GM to Shutter Plants, Shed Jobs and Move Goalposts

General Motors (GM) is calling it a “transformational acceleration,” or a fast-track of its plans laid out in 2015 to strengthen its core business, capitalize on the future of personal mobility and drive significant cost efficiencies. The company is also calling it an opportunity to allocate resources to self-driving and electric vehicles. The media and employee interests are calling it “job losses.” Analysts say the company is trying to reinvent itself. GM even has a new motto: “Zero Crashes, Zero Emissions, Zero Congestion.”

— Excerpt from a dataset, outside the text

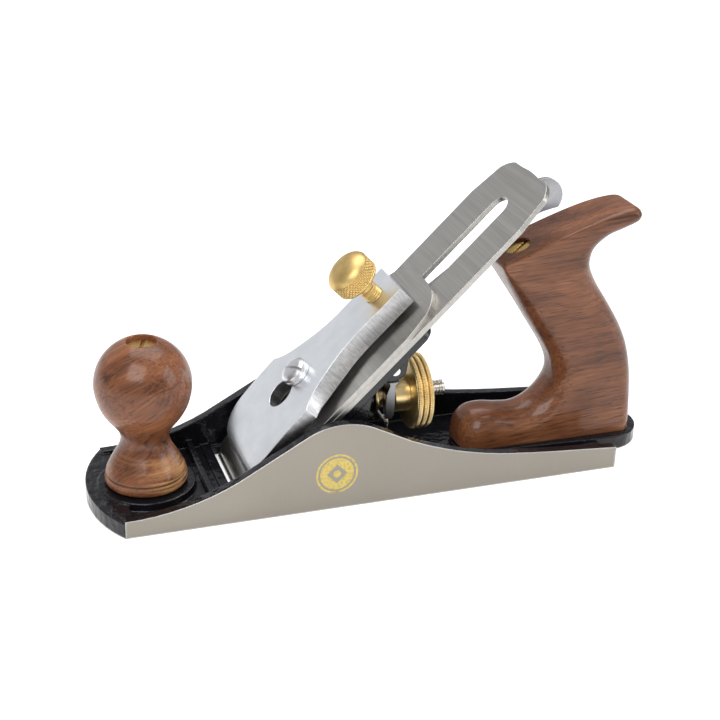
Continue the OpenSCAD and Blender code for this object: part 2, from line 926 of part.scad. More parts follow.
module lever_cap_screw() {
    color(bright_steel)
        on_bed()
            translate([screw_u, 0, 0])
                difference() {
                    rotate_extrude()
                        polygon(concat(
                            [
                                [0, -13], [2.4, -13], [3, -12.4], [3, cap_top + 0.06],
                                [6, cap_top + 0.06], [6.2, cap_top + 0.4],
                                [6.2, cap_top + 1.5], [5.8, cap_top + 1.9],
                                [6.2, cap_top + 2.3], [6.2, cap_top + 3.4]
                            ],
                            smooth_open([
                                [6, cap_top + 3.8], [4.6, cap_top + 4.7], [2.4, cap_top + 5.2],
                                [0.1, cap_top + 5.3]
                            ], 3),
                            [[0, cap_top + 5.3]]));
                    rotate([0, 0, 118])
                        translate([-8, -0.7, cap_top + 3.4])
                            cube([16, 1.4, 4]);
                }
}

sole_casting();
front_knob();
knob_bolt();
knob_nut();
rear_tote();
tote_bolt();
tote_nut();
frog_screws();
frog_washers();
frog();
depth_stud();
y_lever_pin();
lateral_pivot();
frog_adjusting_plate();
frog_plate_screw();
frog_adjusting_screw();
depth_nut();
y_lever();
lateral_lever();
lateral_roller();
cutter();
cap_iron();
cap_iron_screw();
lever_cap();
cap_thumbscrew();
lever_cap_screw();
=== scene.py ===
"""Looks of the smoothing plane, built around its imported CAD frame."""

import json
import math

import bmesh
import bpy
import numpy as np
from mathutils import Matrix, Vector


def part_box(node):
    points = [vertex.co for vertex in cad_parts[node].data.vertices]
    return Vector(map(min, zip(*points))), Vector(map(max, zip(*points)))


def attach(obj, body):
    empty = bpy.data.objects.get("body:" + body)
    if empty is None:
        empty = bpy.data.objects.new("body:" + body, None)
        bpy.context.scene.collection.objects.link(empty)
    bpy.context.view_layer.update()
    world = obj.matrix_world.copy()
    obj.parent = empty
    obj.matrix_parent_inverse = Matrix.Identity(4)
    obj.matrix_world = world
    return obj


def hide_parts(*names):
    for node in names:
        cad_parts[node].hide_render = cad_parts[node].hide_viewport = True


MM = 0.001
FULL_TURN = 2 * math.pi
CAD_SHARP_DEGREES = 24

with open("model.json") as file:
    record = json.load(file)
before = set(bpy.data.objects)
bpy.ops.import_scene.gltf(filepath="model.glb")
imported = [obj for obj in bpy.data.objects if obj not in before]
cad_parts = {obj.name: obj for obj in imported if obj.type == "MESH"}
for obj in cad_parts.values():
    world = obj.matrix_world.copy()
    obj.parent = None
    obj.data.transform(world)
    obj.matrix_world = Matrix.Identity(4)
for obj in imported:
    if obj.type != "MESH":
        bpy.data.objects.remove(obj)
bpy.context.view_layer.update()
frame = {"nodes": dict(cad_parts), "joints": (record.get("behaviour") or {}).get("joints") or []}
nodes = frame["nodes"]
joints = {joint["name"]: joint for joint in frame["joints"]}


# ---------------------------------------------------------------- mesh helpers

def raw_mesh(name, verts, faces):
    mesh = bpy.data.meshes.new(name)
    mesh.from_pydata([tuple(v) for v in verts], [], faces)
    return mesh


def new_object(name, data):
    """An object made from mesh, light or camera data, linked into the scene."""
    thing = bpy.data.objects.new(name, data)
    bpy.context.scene.collection.objects.link(thing)
    return thing


def shade_smooth(mesh, sharp):
    """Smooth shading, except at edges over `sharp` degrees."""
    mesh.polygons.foreach_set("use_smooth", [True] * len(mesh.polygons))
    mesh.set_sharp_from_angle(angle=math.radians(sharp))


def finish_mesh(mesh, name, material, body, replaces=None, sharp=35):
    """Makes a mesh into a piece that rides on a body."""
    mesh.name = name
    mesh.validate()
    tidy = bmesh.new()
    tidy.from_mesh(mesh)
    bmesh.ops.remove_doubles(tidy, verts=tidy.verts, dist=1e-7)
    bmesh.ops.recalc_face_normals(tidy, faces=tidy.faces)
    tidy.to_mesh(mesh)
    tidy.free()
    shade_smooth(mesh, sharp)
    mesh.materials.clear()
    mesh.materials.append(material)
    piece = new_object(name, mesh)
    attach(piece, body)
    if replaces:
        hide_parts(replaces)


def new_piece(name, verts, faces, material, body, replaces=None, sharp=35):
    """A mesh piece in the row frame, made from points and faces."""
    finish_mesh(raw_mesh(name, verts, faces), name, material, body, replaces, sharp)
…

Whatever you call it, the company has announced that it will be shuttering three plants in 2019: the Oshawa Assembly in Oshawa, Ontario, Canada; the Detroit-Hamtramck Assembly in Detroit; and the Lordstown Assembly in Warren, Ohio. It will also be closing two propulsion plants in Baltimore Operations in White Marsh, Maryland; and Warren Transmission Operations in Warren, Michigan. In addition to the previously announced closure of the assembly plant in Gunsan, Korea, GM will shut down two additional plants outside North America by the end of next year.

In closing the five North American plants, GM will lay off 15 percent of its salaried workers, or 8,000 people, including 25 percent of executives, and an additional 6,000 hourly workers. Much of the losses will be in plants producing sedans, which consumers seem to have lost their taste for in favor of SUVs, trucks and cross-over vehicles. There’s also blame to be laid at the doors of the Trump Administration’s tariffs on foreign vehicles and parts, of which GM has been highly critical. These factors have created a “perfect storm” that GM is attempting to mitigate, according to Michelle Krebs, an executive analyst for Autotrader.

“In contrast to times past, General Motors, under CEO Mary Barra, is trying to get ahead of a potential crisis by making cuts now,” said Krebs. “A confluence of factors has triggered GM’s actions: a downturn in the important China market as well as a potential downturn in the North American market – the two are GM’s biggest markets; the dramatic shift by consumers from traditional cars to utility vehicles; and the impact of tariffs and trade issues.”

Krebs said that GM is actually a bit late in adjusting its product line and production capacity from cars to utility vehicles.

“Ford and Fiat Chrysler already revealed their plans to largely abandon traditional cars,” she said. “We had expected GM to follow suit, especially in light of 2019’s labor talks with the UAW.”

So while the news may be good for the future of GM, it will come at a high cost to workers and the communities that depended on the plants. Some analysts are concerned that a “brain drain,” or loss of talent and innovation, may be one of the most serious losses the communities experience.